Coffee is one of the most popular beverages in the world, and for good reason. It's delicious, it gives us a boost of energy, and there’s evidence that it even has benefits for longevity. But what about its effect on our heart health?
New research published in the New England Journal of Medicine provides some insights.
The study was conducted on 100 healthy volunteers who were mostly younger than 40. The participants were outfitted with gadgets that continuously monitored their heart function, daily steps, sleep patterns, and blood sugar. They were then sent daily text messages instructing them to drink or avoid caffeinated coffee on certain days over a two-week period.
The researchers found that drinking coffee did not result in more daily episodes of extra heartbeats, known as premature atrial contractions. This was an excellent finding because, while premature atrial contractions are common and usually harmless, they can occasionally predict a potentially dangerous heart condition called atrial fibrillation.
The researchers did find slight evidence of another kind of irregular heartbeat that comes from the lower heart chambers, called premature ventricular contractions.
Such beats are also common and not usually serious, but they have been associated with a higher risk of heart problems.
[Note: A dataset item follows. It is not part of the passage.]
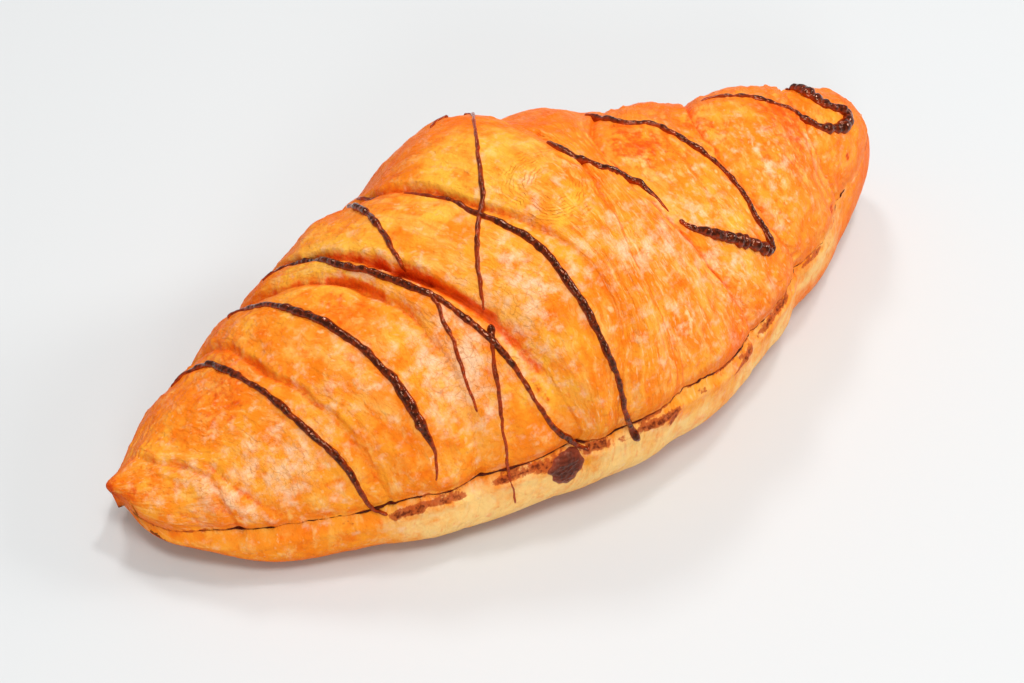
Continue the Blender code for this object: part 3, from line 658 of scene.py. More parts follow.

The researchers found more of these early beats in people on the days they drank coffee, but only in those who drank two or more cups per day.
The volunteers also logged about 1,000 more steps per day on the days they drank coffee — and they slept about 36 minutes less and showed no difference in blood sugar levels.
So what does this mean for us coffee lovers?
Overall, the findings of this study are reassuring. While it's important to be mindful of your caffeine intake, especially if you have any underlying heart conditions, it seems that moderate coffee consumption can be safely enjoyed as part of a healthy lifestyle.